There is significant new technology, including side air bags, a "control blade" multi-link rear suspension that minimizes body roll and, beginning next year in Europe, a Continental-Teves Electronic Stability Program system that will be offered as an option.

So costs had to come out elsewhere.

For example, the Focus body structure, which is twice as stiff as Escort's, reflects the most intensive use of Ford's computer-aided engineering technology, says Richard Parry-Jones, Ford's product development guru.

Consequently, about 100 crash tests were done using the design system, avoiding the need to ram 100 separate prototypes into barriers at a cost of $300,000 each.

Ford is taking advantage of global sourcing to an unprecedented degree with Focus. At both Saarlouis and Valencia, Ford has industrial parks adjacent to the assembly plants from which first-tier suppliers ship as many as 15 modular subassemblies just-in-time to the assembly line.

In France, Focus went on sale in October at prices ranging between FF87,700 and FF102,700 or $16,000 to $18,800 at recent currency exchange rates. But extrapolating from European pricing to predict how Ford will price it in the U.S. is risky.

Despite all the talk about global platforms, engineering a car that works in markets as culturally, geographically and attitudinally different as North America and Europe is extremely difficult.

First, there are very distinct concepts of space. In Europe, Focus is a midsize family car. In the U.S., it will be an entry-level car. It's a similar trade-off to what Ford encountered with the Mondeo/Contour/Mystique program.

"We started to play with the height, and that allowed us to move the driver and front passenger forward and more upright," says John Doughty, Focus chief designer. Indeed, the H-point (where the occupant's hip rests) is 2 ins. (50 mm) higher than Escort's, and the overall height is 3 ins. (76 mm) higher on the sedan.

Visually, the most compelling aspect of the 3- and 5-door hatchback design is an extended greenhouse that stretches all the way back to merge with triangular high-mounted tail lights. Of course, hatchbacks are much more popular in Europe. When Focus is introduced in the U.S. next year it will be offered in sedan, wagon and 3-door hatchback body styles.

Although some European consumers may see similarities between Focus and the wildly successful Renault Megane Scenic, there was no intention to emulate the micro-utility effect of the French car.

"We didn't want it to look like a multi-activity vehicle," says Mr.
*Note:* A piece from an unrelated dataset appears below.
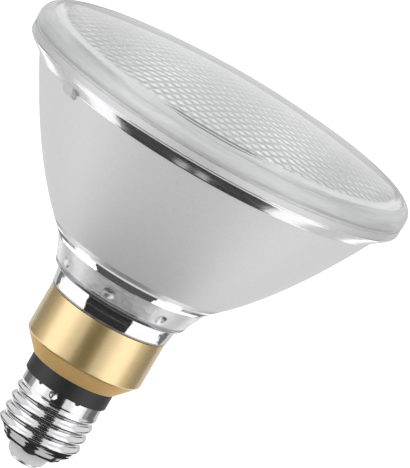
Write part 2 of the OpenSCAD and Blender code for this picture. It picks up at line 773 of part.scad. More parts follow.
// Electrolytic capacitor standing in front of the board
module bulk_capacitor() {
    color("midnightblue")
        translate([0, pcb_offset - seat_gap - bulk_cap_d / 2, pcb_foot_z + pcb_h * bulk_cap_foot_share])
            can(bulk_cap_d / 2, bulk_cap_h);
}

// Smaller electrolytic capacitor behind the board
module output_capacitor() {
    color("midnightblue")
        translate([-output_cap_d, pcb_back_y + seat_gap + output_cap_d / 2,
                pcb_foot_z + pcb_h * output_cap_foot_share])
            can(output_cap_d / 2, output_cap_h);
}

// Capacitor can with the crimped groove near its foot
module can(r, h) {
    groove = r / 10;
    turned([[0, 0], [r - groove, 0], [r, groove], [r, 2 * groove], [r - groove, 3 * groove],
        [r, 4 * groove], [r, h - groove], [r - groove, h], [0, h]]);
}

// Ferrite core with a window on each side of its middle leg
module transformer_core() {
    color("slategray")
        difference() {
            block(transformer_w, transformer_depth, transformer_h, transformer_y, transformer_z);
            for (side = [-1, 1])
                translate([side * transformer_w / 4, 0, 0])
                    block(transformer_w / 2 - core_leg_w, transformer_depth + 2 * overrun, window_h,
                        transformer_y - overrun, window_z);
        }
}

// Copper winding around the core's middle leg
module transformer_winding() {
    depth = transformer_depth + 2 * winding_reach;
    color("peru")
        difference() {
            block(transformer_w - core_leg_w - 2 * seat_gap, depth, window_h - 2 * seat_gap,
                transformer_y - winding_reach, window_z + seat_gap);
            block(core_leg_w + 2 * seat_gap, transformer_depth + 2 * seat_gap, window_h + 2 * overrun,
                transformer_y - seat_gap, window_z - overrun);
        }
}

// Boxed film capacitor behind the board
module film_capacitor() {
    color("firebrick")
        block(film_cap_w, film_cap_depth, film_cap_h, pcb_back_y, pcb_foot_z + pcb_h * film_cap_foot_share);
}

// Flat rectifier bridge behind the board
module bridge_rectifier() {
    color("black")
        block(chip_w, chip_t, chip_h, pcb_back_y, pcb_foot_z + pcb_h * rectifier_foot_share);
}

// Controller chip behind the board
module controller_chip() {
    color("black")
        translate([chip_w, 0, 0])
            block(chip_w, chip_t, chip_h, pcb_back_y, pcb_foot_z + pcb_h * controller_foot_share);
}

// Fuse resistor between the centre contact and the board, with its bent lead
module fuse_resistor() {
    bend_z = fuse_top_z + lead_d;
    color("tan") {
        translate([0, 0, fuse_foot_z])
            cylinder(d = fuse_d, h = fuse_h);
        translate([0, 0, fuse_lead_foot_z])
            cylinder(r = lead_r, h = bend_z + lead_r - fuse_lead_foot_z);
        translate([0, pcb_offset, bend_z])
            rotate([90, 0, 0])
                cylinder(r = lead_r, h = pcb_offset);
    }
}

// Wire from the board down and out to the inside of the shell
module neutral_wire() {
    y = pcb_back_y + neutral_r + seat_gap;
    top_z = pcb_foot_z + board_edge_gap;
    reach_x = chord_half(neutral_reach, y);
    color("blue") {
        translate([neutral_x, y, neutral_z])
            cylinder(r = neutral_r, h = top_z - neutral_z);
        translate([neutral_x, y, neutral_z])
            rotate([0, 90, 0])
                cylinder(r = neutral_r, h = reach_x - neutral_x);
    }
}

centre_contact();
cap_insulator();
screw_shell();
driver_housing();
housing_lid();
collar();
neck_cement();
reflector();
rim_seal();
lens();
heat_spreader();
thermal_pad();
light_board();
light_module();
phosphor_disc();
board_screws();
positive_wire();
negative_wire();
driver_board();
bulk_capacitor();
output_capacitor();
transformer_core();
transformer_winding();
film_capacitor();
bridge_rectifier();
controller_chip();
fuse_resistor();
neutral_wire();
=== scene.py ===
"""Looks of the par spotlight lamp: its glass, its metals, its inside and a plain studio.

Lengths in outlines are in millimetres in the part's own frame, where the axis is Z and the
centre contact's face is z = 0. Each piece is scaled to metres when its mesh is made. The
studio, the camera and the depths of bumps are in metres.
"""

import json
import math

import bpy
import numpy as np
from mathutils import Matrix, Vector


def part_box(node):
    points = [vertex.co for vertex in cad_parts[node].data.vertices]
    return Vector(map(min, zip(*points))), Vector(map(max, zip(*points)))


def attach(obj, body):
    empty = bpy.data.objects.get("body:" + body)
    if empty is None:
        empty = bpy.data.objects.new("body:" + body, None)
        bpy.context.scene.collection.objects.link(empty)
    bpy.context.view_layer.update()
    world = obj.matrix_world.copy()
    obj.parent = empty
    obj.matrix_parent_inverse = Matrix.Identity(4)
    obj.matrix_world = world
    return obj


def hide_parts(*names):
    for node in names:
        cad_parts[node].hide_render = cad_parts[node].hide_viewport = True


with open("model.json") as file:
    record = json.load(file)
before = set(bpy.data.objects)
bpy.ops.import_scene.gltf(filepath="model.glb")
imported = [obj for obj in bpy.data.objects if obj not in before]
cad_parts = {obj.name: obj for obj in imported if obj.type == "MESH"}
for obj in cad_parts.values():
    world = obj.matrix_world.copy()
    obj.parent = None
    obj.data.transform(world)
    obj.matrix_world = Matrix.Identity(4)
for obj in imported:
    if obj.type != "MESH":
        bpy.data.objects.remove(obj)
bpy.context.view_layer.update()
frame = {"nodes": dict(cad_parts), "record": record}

MM = 0.001


def span(node):
    """A CAD node's outer radius, its lowest and its highest point, in millimetres."""
    low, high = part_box(node)
    return [round(length / MM, 3) for length in (high.x, low.z, high.z)]


# Gaps, edges and walls that several parts share

FIT_GAP = 0.15
SEAT_GAP = 0.1
EDGE_BREAK = 0.3
GLASS_WALL = 2.6

# Heights closer than this count as one
TOUCH = 0.01

# Screw shell

SHELL_FOOT_Z, SHELL_TOP_Z = span("screw_shell")[1:]
SHELL_H = SHELL_TOP_Z - SHELL_FOOT_Z
SHELL_MOUTH_R = 6.6
SHELL_ROLL_R = 9.6
SHELL_ROLL_H = 1.9
SHELL_CONE_H = 2.7
SHELL_BAND_R = 12.65
SHELL_BAND_H = 3.4
SHELL_WALL = 0.3
THREAD_PITCH = 3.629
THREAD_DEPTH = 0.9
THREAD_TURN = 50
THREAD_ROOT_R = 12.15
NOTCH_COUNT = 6
NOTCH_TURN = -124.5
NOTCH_R = 0.95
NOTCH_DEPTH = 0.45
PUNCH_TURN = -98.5
PUNCH_DROP = 1.3
PUNCH_R = 1.15
PUNCH_DEPTH = 0.5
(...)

Doughty. At least not yet.

There will be a more utility-type or hybrid vehicle derived from Focus, and perhaps even a V-6 powertrain offered in North America by the end of the platform's life cycle. One of the biggest challenges is engineering a 4-wheel-drive package that doesn't compromise on interior space.
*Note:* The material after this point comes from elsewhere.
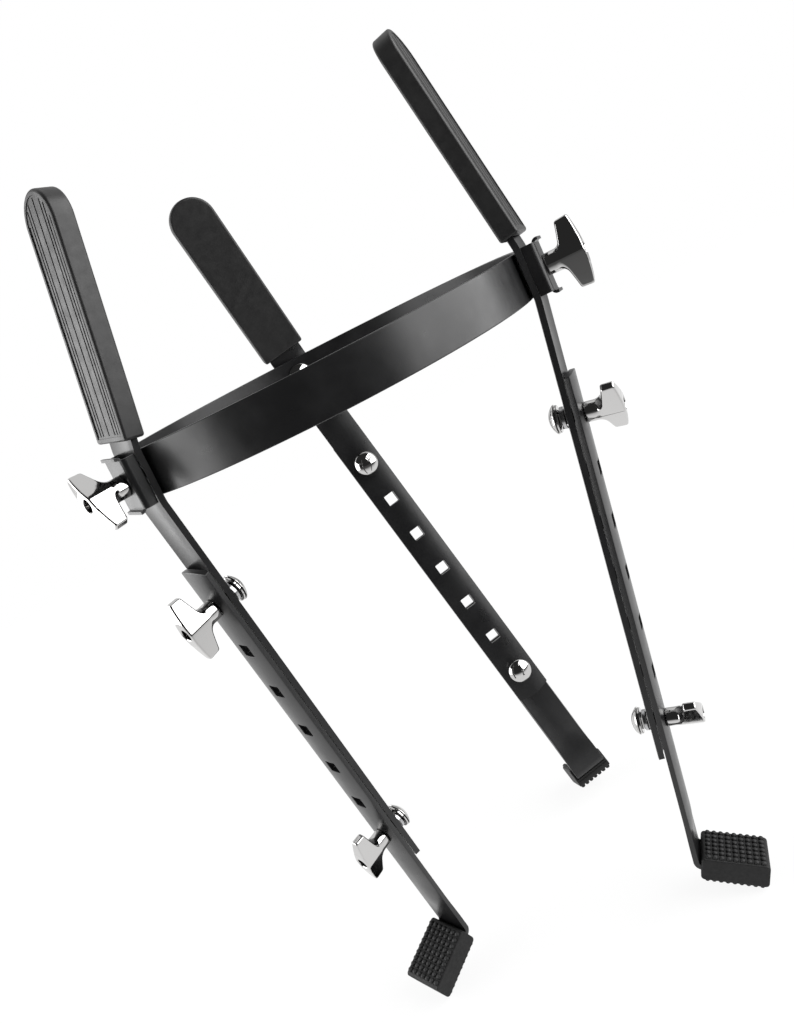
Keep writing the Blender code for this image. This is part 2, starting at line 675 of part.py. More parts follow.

"To do 4-wheel drive you have to transfer power from the front to the back, and that means adding a driveshaft, which, of course, takes up space," Mr. Kammerer says.

Europeans can choose from a veritable smorgasbord of engines: four 16-valve dual-overhead-cam Ztecs (1.4L, 1.6L, 1.8L and 2L) and a 1.8 Endura direct-injection turbodiesel. In North America the choices will be between a 2L Ztec E and a 2L Ztec SE mated with either a 4-speed automatic or 5-speed manual transaxle.

It's impossible, especially 11 months before its North American sales introduction, to determine whether Focus is so flexible in its design and engineering that it can keep technology-obsessed Europeans and space-hungry Americans equally happy.

"They're learning from the packaging mistakes they have made on Taurus and Contour/Mystique," says George Peterson, a former Ford marketing official who is now president of AutoPacific Group Inc. in Santa Ana, CA. "One of the keys is that it is fun to drive, and the Escort wasn't."

But within a year of its U.S. debut, Focus will be competing against yet another new Honda Civic, a car whose evolution inevitably will be in the direction of more interior space.

Says Mr. Parry-Jones, "I think the design will attract some people who otherwise wouldn't consider a Ford product. Our real goal with this car is to get people to realize Ford has moved on a long way since their last experience with the company."

If he can achieve that, he really is a guru.